High levels of the search tree (closer to the root) get louder and longer notes. As we go deeper into the search tree, the notes get faster and softer, so that we can play more of them as they multiply.

Here’s an excerpt of the piece that I recorded a few weeks ago. At this time, some of the logic I described above was not yet in place.

After the Eagle Rock concert, I’ll post a more recent recording of the piece.

4 Responses to “Musical Chess Details”

  1. sherry Says:

    oh! it’s wonderful

    i am a college student from china

    i love your ideas

    and i would be more than grateful if you can teach me something about transform something into music.

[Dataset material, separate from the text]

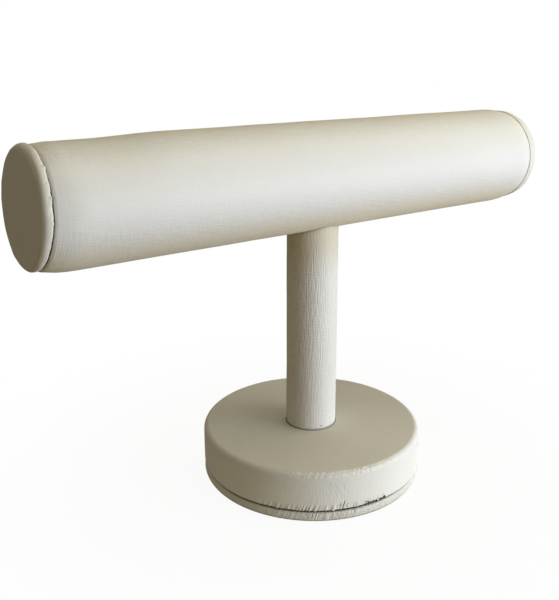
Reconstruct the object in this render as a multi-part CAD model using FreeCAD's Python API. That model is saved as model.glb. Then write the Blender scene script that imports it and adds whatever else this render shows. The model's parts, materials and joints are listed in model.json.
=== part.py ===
import FreeCAD, Part
import math
import os

from FreeCAD import Vector

# T-bar stand for bracelets: a padded bar on a covered post, on a covered round base.
# Millimetres. The origin is the middle of the underside, +Z is up and the bar runs along X.

# Bar
BAR_LENGTH = 290.0            # from one cap seam to the other
BAR_AXIS_HEIGHT = 162.5       # from the table to the middle of the bar
TUBE_DIAMETER = 50.0
TUBE_WALL = 3.0
BAR_FOAM_THICKNESS = 1.5
BAR_END_FOAM_THICKNESS = 0.2  # left at the tube's end, where the cover is pulled tight
BAR_SHOULDER_LENGTH = 11.0    # from the seam to where the foam is at its full thickness again
BAR_SHOULDER_ROUND = 70.0     # of the slow bend where that shoulder starts
BAR_END_ROUND = 1.6           # edge where the cover turns over the tube's end
TUCK_LENGTH = 8.0             # how far the cover is turned into the tube
DRIVER_HOLE_DIAMETER = 11.0   # in the tube's top, under the foam, to reach the bar screw

# Covers: one sheet material, its seams and its turned edges
COVER_THICKNESS = 1.0
SEAM_WIDTH = 0.6
SEAM_DEPTH = 0.4
NOTCH_WIDTH = 4.0             # mouth of each V cut that lets a turned edge lie flat
NOTCH_RIM = 2.5               # uncut width left between a notch and the disc's edge

# End caps
CAP_INSET = 1.8               # how much smaller the cap's radius is than the bar's
CAP_DISC_THICKNESS = 2.0
CAP_FOAM_THICKNESS = 1.0
CAP_RIM_RADIUS = 1.9          # outer edge
CAP_BACK_RADIUS = 1.0         # edge beside the seam
CAP_NOTCHES = 16
PLUG_LENGTH = 13.0            # into the tube
PLUG_CLEARANCE = 0.2

# Post
POST_DIAMETER = 27.0          # over the cover
HOLE_CLEARANCE = 0.2          # between the dowel and the hole in the bar's cover and foam

# Base
BASE_DIAMETER = 118.0
BASE_HEIGHT = 26.5
BASE_EDGE_RADIUS = 3.0        # top edge of the drum
BASE_TURN_RADIUS = 1.4        # lower edge of the drum
BASE_FOAM_THICKNESS = 1.5
BASE_NOTCHES = 24
BASE_TURNED_WIDTH = 13.0      # of the cover's edge under the drum
SOCKET_DEPTH = 6.0            # into the block
SOCKET_CLEARANCE = 0.4        # ring left round the post
COUNTERBORE_DIAMETER = 15.0
COUNTERBORE_DEPTH = 5.0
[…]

  2. KrazyDad » Blog Archive » Kasparov vs. Deep Blue Video Says:

    […] by Kyle Evans. C.B. Hsu was played by Richard Xin. More details about the piece can be found in this post.. Share and […]

  3. Alice Says:

    This is amazing, and the resulting music is so beautiful! Thanks for posting!!

  4. Michael Swart Says:

    Here’s an idea. There’s a concept of tension and resolution in both chess and in music. With chess, tension occurs when things are “up in the air”. Many pieces are en-prise, things are open not closed.
    With music (I’m getting out of my depth here) it’s when you’re hearing a major tonic chord versus others.

    I wonder if there’s some automatic way to measure tension in a chess game and translate that (you’d have to give up pitch as a controlled variable).

    Maybe a checkmate could have a grand ending.